DOHA (Qatar) • If Thursday was a "disappointing off-day" for Simone Biles, it is no wonder why the perfectionist is considered to be the greatest gymnast of her generation.

The American overcame a series of uncharacteristic mistakes at the World Gymnastics Championships in Doha to become the first woman to win four all-around world titles.

Yesterday, the 21-year-old added the vault title - her score of 15.366 well ahead of the Canadian Shallon Olsen's 14.516 - to become the first 13-gold winner. She surpassed the 12 that Belarus' male gymnast Vitaly Scherbo set in 1996, a year before she was born.

In the all-around, despite falls on the balance beam and vault, Biles scored 57.491 points, seeing off Mai Murakami, who finished 1.693 behind for silver.

Compatriot Morgan Hurd, last year's world champion in Biles' absence, was 0.066 behind the Japanese for bronze.

The margin of victory, even accounting for Biles' first falls in more than 60 career routines at the Olympics or world championships, was the largest of her world titles.

She has finished first in every meet she has entered since the 2013 USA Gymnastics national championships, although this one was slightly tighter than usual.

Biles, who took a year off after winning four gold medals at the 2016 Rio Olympic Games, acknowledged as much, saying: "This one has probably been the hardest to get out of all my world championships and Olympic medals, and the scariest one.

"It's exciting to bring back a gold medal for the US but, for me, that's not the performance I would hope to give."

Afterwards, she tweeted an "apology" to her fans: "Didn't mean to give everyone a heart attack. I won't do that again."

In the end, however, it was Biles against herself.
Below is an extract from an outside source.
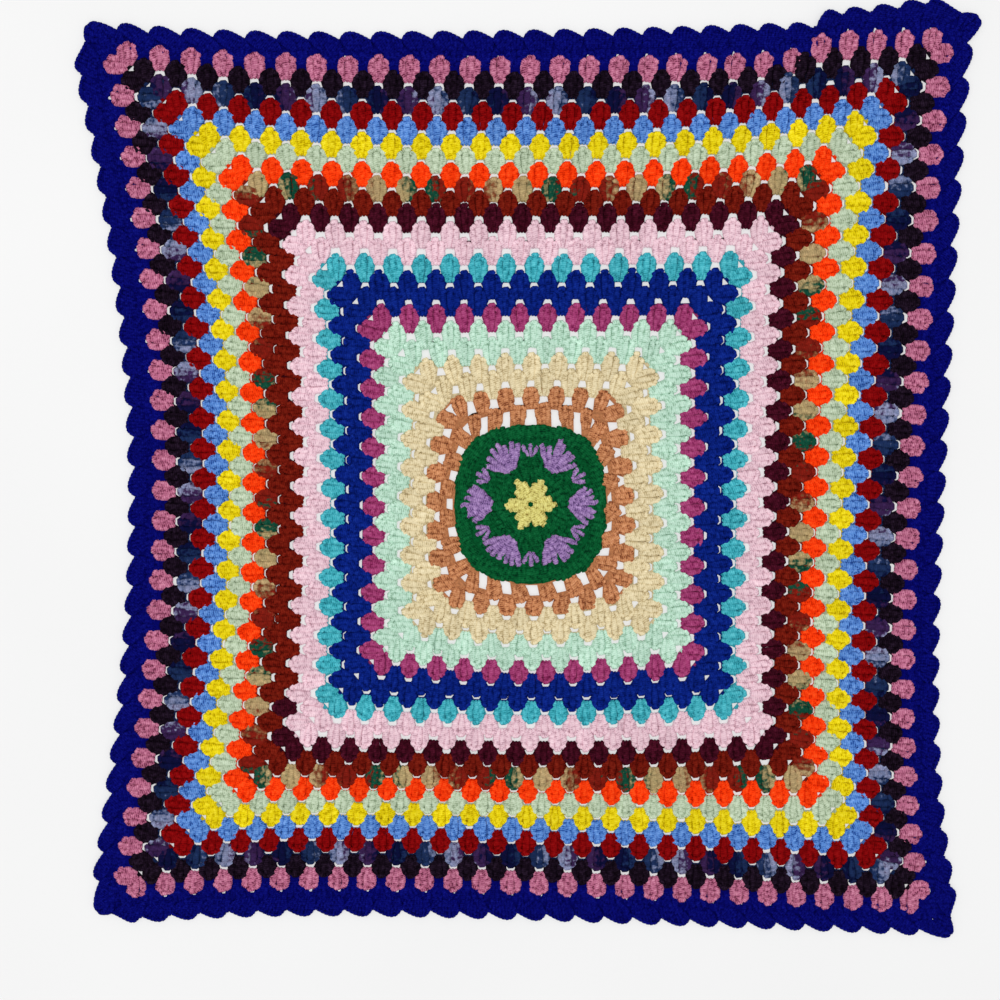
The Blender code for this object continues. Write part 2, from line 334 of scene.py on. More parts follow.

Not content to simply rely on her remarkable talent, she is intent on pushing the sport forward.

It is an approach that leads her to put together the most difficult routines and gives her basically a head start in every meet because her start values are so high.

But, for once, she needed the cushion to pull through.

She came into the all-around final at the height of her powers after anchoring the US to their fourth straight team gold despite battling a kidney stone, which she jokingly dubbed "the Doha pearl".

Most meets with Biles typically start the same. She drills the vault before spending the next three rotations simply padding her lead to margins that look like typos.

Though her miscues this time gave the rest of the field a small opening, no one could capitalise and the meet ended the way they have always finished for the last five years when she was involved - with her atop the podium.

She will have three more opportunities for silverware in the apparatus finals and can become the first woman to win six world championship medals since Yelena Shushunova's feat for the Soviet Union in 1987.

With 17 world medals, Biles is now just three behind the Russian Svetlana Khorkina's record of 20.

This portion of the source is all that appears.